Burnet, Graeme Macrae ; traduit de l’anglais par Julie Sibony
Policier & Thriller
Paris : 10/18, 2020, 331 pages, 8.10 € (Domaine policier)
🙂 🙂 Intrigue chabrolienne en Alsace
Un notable de province trouve la mort dans une sortie de route sur l’A35, en rentrant vers son domicile de Saint-Louis. L’inspecteur Georges Gorski est dépêché sur les lieux pour la forme : la thèse de l’accident ne fait aucun doute. Me Barthelme laisse une veuve pulpeuse, Lucette, et un fils ombrageux, Raymond. Aucun n’est anéanti par la nouvelle. Me Barthelme était austère et peu apprécié de ses proches.
En revenant de la morgue pour l’identification, Lucette glisse à Gorski que son mari n’avait pas de raison de se trouver sur l’A35, car il dînait en ville avec des confrères comme chaque mardi. Gorski, que sa femme vient de quitter, décide d’éclaircir ce point sans conviction ni appui officiel. Il est plutôt désœuvré, et sans doute un peu attiré aussi par la veuve qui ne paraît pas farouche. Gratter la couche de bienséance de la victime se révèlera pourtant surprenant.
Polar de province très réussi
Graeme Macrae Burnet retourne à Saint-Louis pour y retrouver le restaurant La Cloche, fréquenté par son flic dépravé Georges Gorski.
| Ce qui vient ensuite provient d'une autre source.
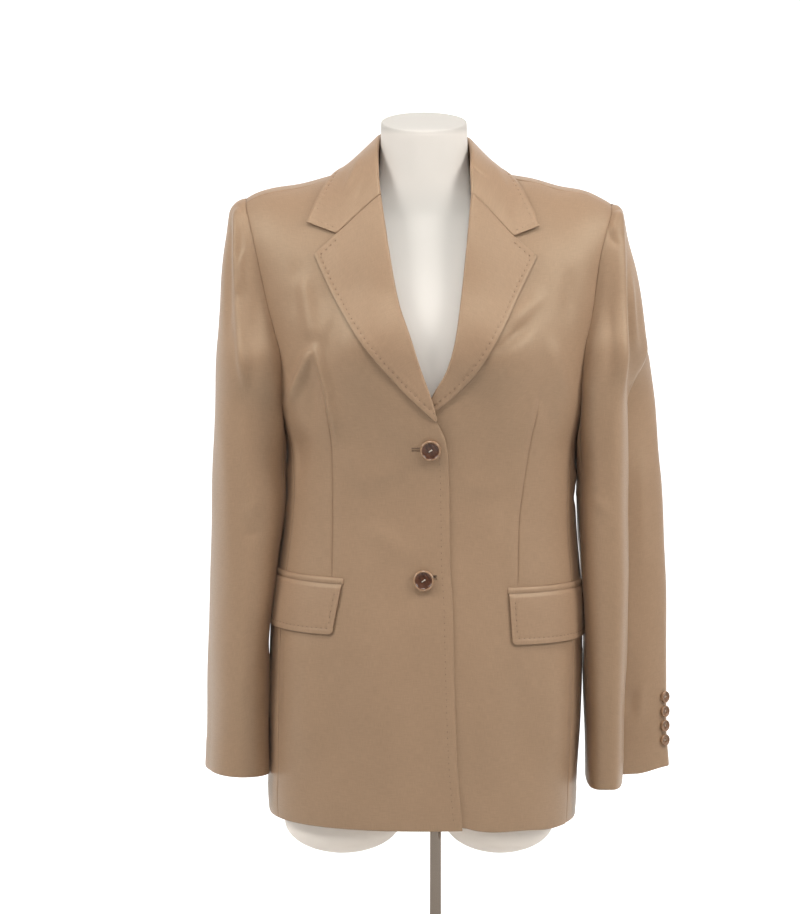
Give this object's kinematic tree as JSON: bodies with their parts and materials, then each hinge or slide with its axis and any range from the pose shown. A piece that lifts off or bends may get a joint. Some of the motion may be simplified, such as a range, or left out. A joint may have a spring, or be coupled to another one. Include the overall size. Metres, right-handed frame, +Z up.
{
  "type": "single-breasted blazer on a dress form",
  "caption": "Single-breasted blazer with notch lapels, flap pockets and buttoned cuffs, shown on a limbless dress form on a rod and round base.",
  "frame": {"origin": "centre of the round base's underside, on the axis of the rod", "axes": "+X to the wearer's left, which is the viewer's right from in front; -Y out of the front; +Z up along the rod"},
  "size_m": [0.5233, 0.27, 1.0525],
  "materials": {
    "wool": "fine woven wool, faint sheen",
    "wool_trim": "fine woven wool, faint sheen, pick stitched edges",
    "button": "polished brown, two-tone",
    "form": "smooth white shell",
    "chrome": "polished"
  },
  "bodies": {
    "root": {"front_right": "wool", "front_left": "wool", "back_right": "wool", "back_left": "wool", "side_right": "wool", "side_left": "wool", "sleeve_upper_right": "wool", "sleeve_under_right": "wool", "sleeve_upper_left": "wool", "sleeve_under_left": "wool", "collar_stand": "wool", "lapel_right": "wool_trim", "lapel_left": "wool_trim", "collar_fall": "wool_trim", "pocket_flap_right": "wool_trim", "pocket_flap_left": "wool_trim", "pocket_welt_right": "wool_trim", "pocket_welt_left": "wool_trim", "button_top": "button", "button_low": "button", "cuff_button_right_1": "button", "cuff_button_right_2": "button", "cuff_button_right_3": "button", "cuff_button_right_4": "button", "cuff_button_left_1": "button", "cuff_button_left_2": "button", "cuff_button_left_3": "button", "cuff_button_left_4": "button", "dress_form": "form", "stand_rod": "chrome", "stand_base": "chrome"}
  },
  "joints": []
}
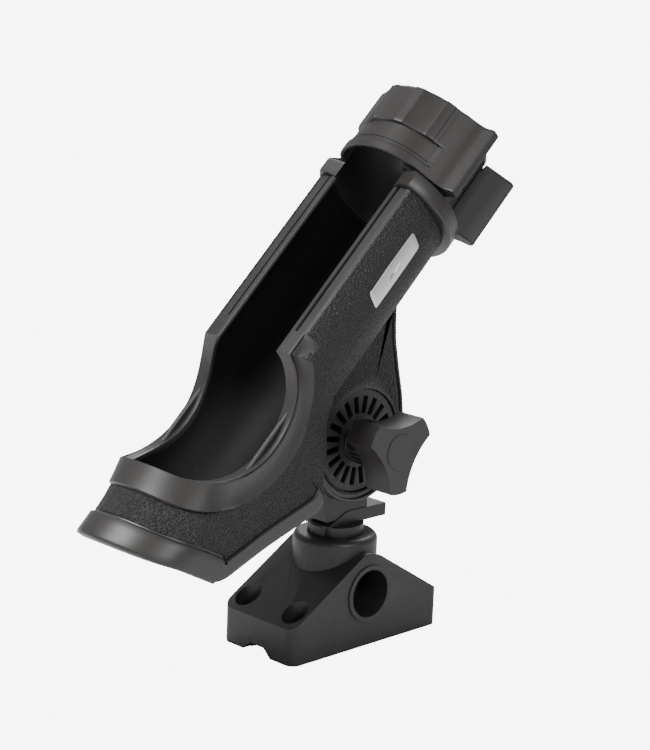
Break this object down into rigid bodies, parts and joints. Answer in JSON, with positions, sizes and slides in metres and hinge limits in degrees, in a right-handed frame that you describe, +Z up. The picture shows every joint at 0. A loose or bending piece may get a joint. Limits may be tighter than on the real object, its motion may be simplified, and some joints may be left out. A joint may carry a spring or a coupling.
{
  "type": "rod holder",
  "caption": "Clamp-on fishing rod holder: open trough with a turning lock ring, tilting on a post that swivels in a screw-down deck mount.",
  "frame": {"origin": "centre of the deck mount's screw pattern, on its bottom face", "axes": "+Z up off the deck, +X along the deck mount the way the rod points, -Y is the clamp knob's side"},
  "size_m": [0.2306, 0.0751, 0.2525],
  "materials": {
    "mount_plastic": "smooth satin black moulding",
    "post_plastic": "smooth satin black moulding",
    "grained_plastic": "leather-grained sides with smooth rims",
    "liner_plastic": "smooth satin",
    "ring_plastic": "smooth satin",
    "disc_plastic": "smooth satin",
    "knob_plastic": "smooth satin",
    "stainless": "plain stainless steel",
    "insert_brass": "turned brass",
    "badge_metal": "blank silver plate"
  },
  "bodies": {
    "deck_mount": {"mount_base": "mount_plastic"},
    "post": {"swivel_post": "post_plastic"},
    "cradle": {"cradle_shell": "grained_plastic", "cradle_liner": "liner_plastic", "near_ratchet_disc": "disc_plastic", "far_ratchet_disc": "disc_plastic", "pivot_bolt": "stainless", "badge_plate": "badge_metal"},
    "ring": {"lock_ring": "ring_plastic"},
    "washer": {"knob_washer": "stainless"},
    "knob": {"clamp_knob": "knob_plastic", "knob_insert": "insert_brass", "knob_cap": "knob_plastic"}
  },
  "joints": [
    {"name": "post_swivel", "type": "hinge", "parent": "deck_mount", "child": "post", "pos_m": [0, 0, 0.03], "axis": [0, 0, 1], "continuous": true},
    {"name": "cradle_tilt", "type": "hinge", "parent": "post", "child": "cradle", "pos_m": [0, 0, 0.095], "axis": [0, -1, 0], "range_deg": [-44, 30]},
    {"name": "ring_turn", "type": "hinge", "parent": "cradle", "child": "ring", "pos_m": [0.04248, 0, 0.21944], "axis": [-0.7193, 0, -0.6947], "range_deg": [0, 115]},
    {"name": "knob_travel", "type": "slide", "parent": "cradle", "child": "washer", "axis": [0, -1, 0], "range_m": [0, 0.0025]},
    {"name": "knob_turn", "type": "hinge", "parent": "washer", "child": "knob", "pos_m": [0, -0.03, 0.095], "axis": [0, -1, 0], "range_deg": [0, 720]}
  ],
  "couplings": [
    {"joint": "knob_travel", "follows": "knob_turn", "m_per_rad": 0.00019894}
  ]
}
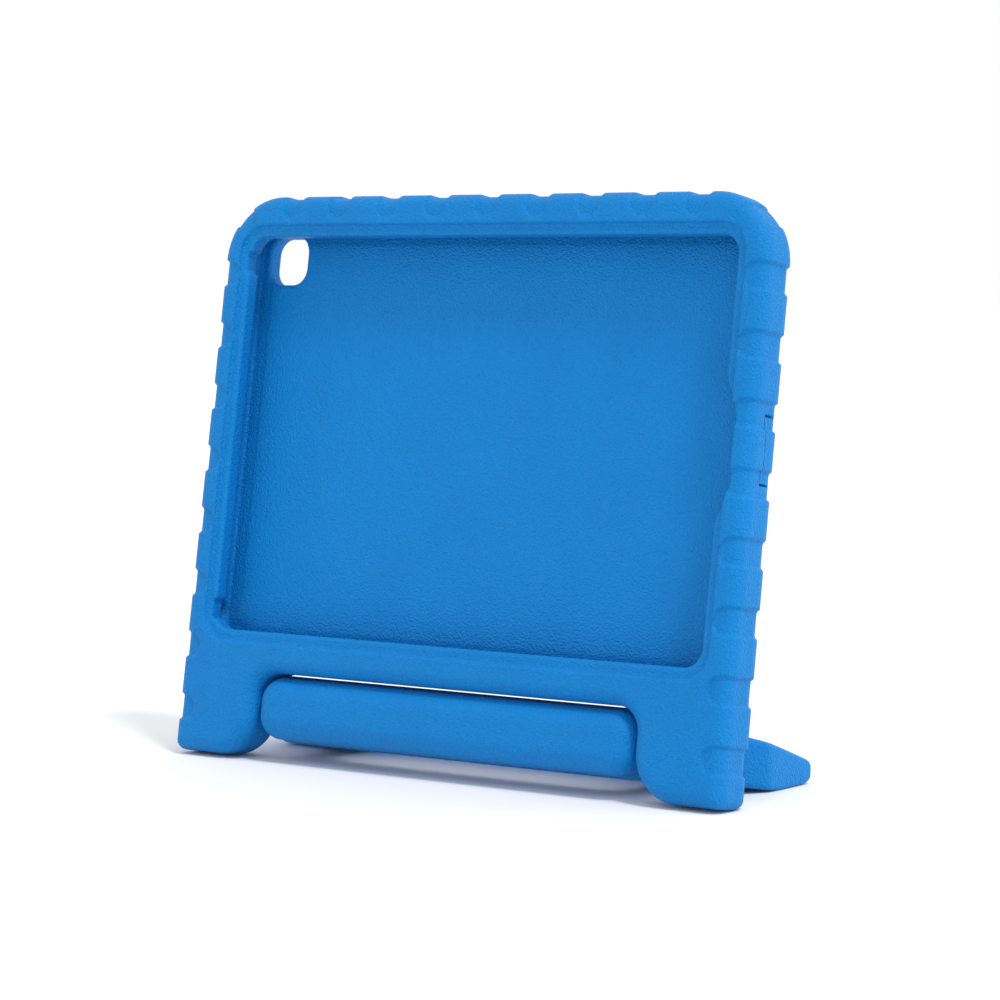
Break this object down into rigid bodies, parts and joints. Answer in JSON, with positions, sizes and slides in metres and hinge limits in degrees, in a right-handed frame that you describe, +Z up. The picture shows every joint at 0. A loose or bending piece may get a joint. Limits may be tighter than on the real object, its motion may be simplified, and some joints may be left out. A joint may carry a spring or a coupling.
{
  "type": "tablet case",
  "caption": "Moulded foam tablet case with scalloped edges, standing on two feet and a handle that folds back as a stand.",
  "frame": {"origin": "on the surface the case stands on, under the middle of its footprint", "axes": "+X to the right along the case's long side and the handle's hinge, +Y from the screen side to the back, +Z up"},
  "size_m": [0.271, 0.0903, 0.231],
  "materials": {
    "blue_foam": "satin moulded foam skin with a fine leather grain",
    "white_plastic": "smooth moulded nylon",
    "grey_plastic": "moulded, fine matte"
  },
  "bodies": {
    "case": {"foam_shell": "blue_foam", "pivot_socket_left": "grey_plastic", "pivot_socket_right": "grey_plastic"},
    "handle": {"carry_handle": "blue_foam", "pivot_pin_left": "white_plastic", "pivot_pin_right": "white_plastic"},
    "flap": {"charging_port_flap": "blue_foam"}
  },
  "joints": [
    {"name": "handle_fold", "type": "hinge", "parent": "case", "child": "handle", "pos_m": [0, -0.03084, 0.02113], "axis": [-1, 0, 0], "range_deg": [0, 99.2]},
    {"name": "flap_open", "type": "hinge", "parent": "case", "child": "flap", "pos_m": [0.135, -0.01424, 0.13398], "axis": [0, -0.1599, -0.9871], "range_deg": [0, 90], "stiffness_Nm_per_rad": 0.0005}
  ]
}
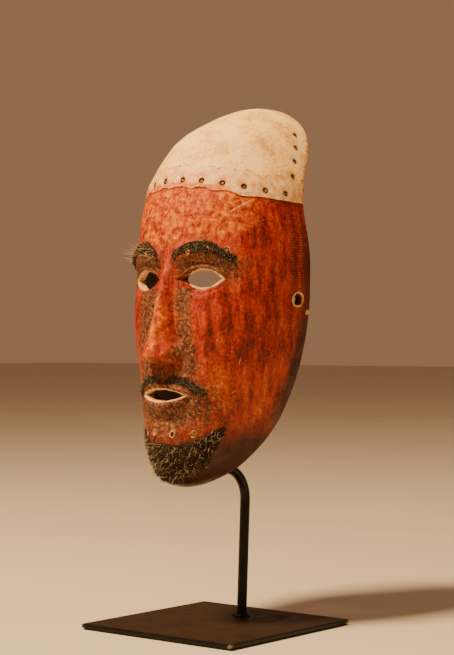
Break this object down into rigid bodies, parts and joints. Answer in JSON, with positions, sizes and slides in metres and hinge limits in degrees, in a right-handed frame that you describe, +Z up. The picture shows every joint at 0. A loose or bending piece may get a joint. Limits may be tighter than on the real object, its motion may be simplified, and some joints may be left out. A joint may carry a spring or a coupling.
{
  "type": "carved wooden mask on a stand",
  "caption": "Hollow carved wooden face mask with a pegged rawhide cap and hide brows and beard, hanging on a bent black steel display stand with a square base.",
  "frame": {"origin": "centre of the square base's underside", "axes": "+Z up; the mask's face looks along -Y; +X is to the mask's own left side"},
  "size_m": [0.1524, 0.164, 0.4216],
  "materials": {
    "painted_wood": "worn red and orange earth paint over carved wood, semi-gloss from handling",
    "rawhide": "dry cream rawhide, matt",
    "hairy_hide": "dark hide with stubs of coarse hair, matt",
    "peg_wood": "whittled bare wood, matt",
    "black_steel": "satin black paint on steel",
    "rubber_sleeve": "matt black tube",
    "pad_rubber": "matt dark sheet"
  },
  "bodies": {
    "stand": {"base_plate": "black_steel", "base_pad": "pad_rubber", "post": "black_steel", "foot_weld": "black_steel", "crossbar": "black_steel", "arm_left": "black_steel", "arm_right": "black_steel", "arm_sleeve_left": "rubber_sleeve", "arm_sleeve_right": "rubber_sleeve", "chin_brace": "black_steel", "chin_sleeve": "rubber_sleeve"},
    "mask": {"beard_hide": "hairy_hide", "beard_peg_1_2": "peg_wood", "beard_peg_1_4": "peg_wood", "beard_peg_2_1": "peg_wood", "beard_peg_2_3": "peg_wood", "brow_hide_left": "hairy_hide", "brow_hide_right": "hairy_hide", "brow_peg_left_1": "peg_wood", "brow_peg_left_2": "peg_wood", "brow_peg_left_3": "peg_wood", "brow_peg_right_1": "peg_wood", "brow_peg_right_2": "peg_wood", "brow_peg_right_3": "peg_wood", "cap_peg_01": "peg_wood", "cap_peg_02": "peg_wood", "cap_peg_03": "peg_wood", "cap_peg_04": "peg_wood", "cap_peg_05": "peg_wood", "cap_peg_06": "peg_wood", "cap_peg_07": "peg_wood", "cap_peg_08": "peg_wood", "cap_peg_09": "peg_wood", "cap_peg_10": "peg_wood", "cap_peg_11": "peg_wood", "hide_cap": "rawhide", "mask_shell": "painted_wood", "moustache_hide_left": "hairy_hide", "moustache_hide_right": "hairy_hide", "rim_peg_left_1": "peg_wood", "rim_peg_left_2": "peg_wood", "rim_peg_left_3": "peg_wood", "rim_peg_left_4": "peg_wood", "rim_peg_right_1": "peg_wood", "rim_peg_right_2": "peg_wood", "rim_peg_right_3": "peg_wood", "rim_peg_right_4": "peg_wood"}
  },
  "joints": [
    {"name": "mask_lift_off", "type": "slide", "parent": "stand", "child": "mask", "axis": [0, -0.7071, 0.7071], "range_m": [0, 0.16]}
  ]
}
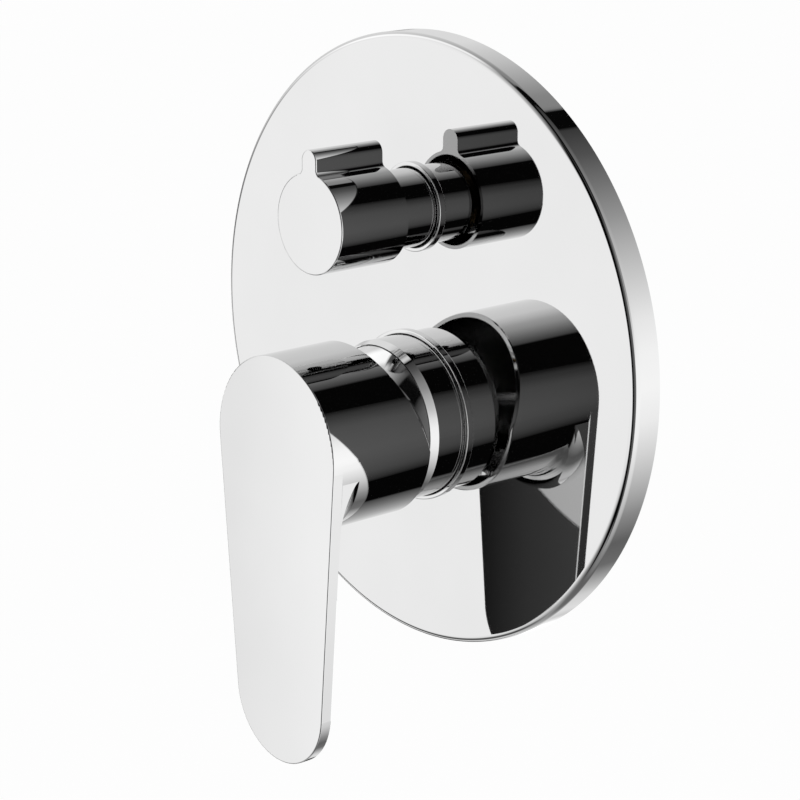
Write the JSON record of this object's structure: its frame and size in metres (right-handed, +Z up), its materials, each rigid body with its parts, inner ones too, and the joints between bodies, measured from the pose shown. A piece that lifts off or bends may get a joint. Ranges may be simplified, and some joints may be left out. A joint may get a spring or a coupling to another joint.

Il règne dans la petite ville du Haut-Rhin une certaine misère sociale, que l’auteur retranscrit admirablement : « A Saint-Louis, il est mal vu de se tenir droit ou de marcher d’un pas décidé dans la rue comme si on contrôlait son destin. (…) La réussite personnelle se doit d’être présentée comme un incroyable coup de chance, et mentionnée seulement sous la contrainte. (…) il n’avait pas envie d’être vu en présence de quelqu’un qui enfreignait si ouvertement l’idéologie locale de la médiocrité. »
Gorski est un flic désabusé, initié par le populaire et filou Ribéry, depuis longtemps décédé. Gorski se sait peu populaire au sein du commissariat, sujet aux quolibets et n’ayant aucune vie sociale. Sa femme, qui est la fille du maire, l’a bien compris car elle l’a quitté, sans qu’il sache exactement pourquoi, pour combien de temps, et que faire pour qu’elle revienne. Non pas qu’il ait des sentiments mais pour être un couple « normal », même si chez lui il n’était pas plus considéré qu’au bureau.
Mais Gorski est intelligent, malgré son penchant pour la boisson. Il est même épatant dans sa manière de résoudre un meurtre, évènement plutôt rare dans sa circonscription.
Outre son personnage récurrent, la deuxième bonne idée de Burnet est de nous faire coller aux basques de Raymond, fils de la victime. Le jeune homme, qui n’entretenait aucune relation amicale avec un père distant, décide de se rendre à une adresse griffonnée trouvée dans le tiroir du bureau du défunt. Un peu par désœuvrement, pas vraiment par intérêt. Juste parce que flirter avec Yvette, son amie d’enfance, manque un peu de relief. Et que la mort de son père lui donne un bon prétexte pour manquer les cours au lycée. Sa quête va l’entraîner dans une succession de faits qu’il finit par ne plus maîtriser. Lui qui voulait grandir voudrait au final revenir en arrière, du temps où ils s’embrassaient sans émotion avec Yvette.
Supercherie littéraire
L’histoire qui nous est contée est vraie. Enfin, en partie autobiographique. Ou pas. L’auteur sème d’emblée le doute dans la préface et avec une citation de Sartre : « Ce que je viens d’écrire est faux. Vrai. Ni vrai ni faux. ». Et réitère en postface, rendant un hommage appuyé à Claude Chabrol, qui serait fan de son œuvre et aurait adapté son second roman « La disparition d’Adèle Bedeau ». Le cinéaste aurait pu, sans doute, car l’atmosphère de « L’accident de l’A35 » fleure la province, les potins réels ou fantasmés par le coiffeur du coin. Graeme Macrae Burnet nous fait sentir le steak-frites du restaurant populaire La Cloche ou la fumée de cigarette des tapeurs de cartes.
L’Express écrit à propos de l’auteur : « Graeme Macrae Burnet braconne sur les terres de Chabrol avec le souffle oppressant d’un Simenon. » Rien à ajouter.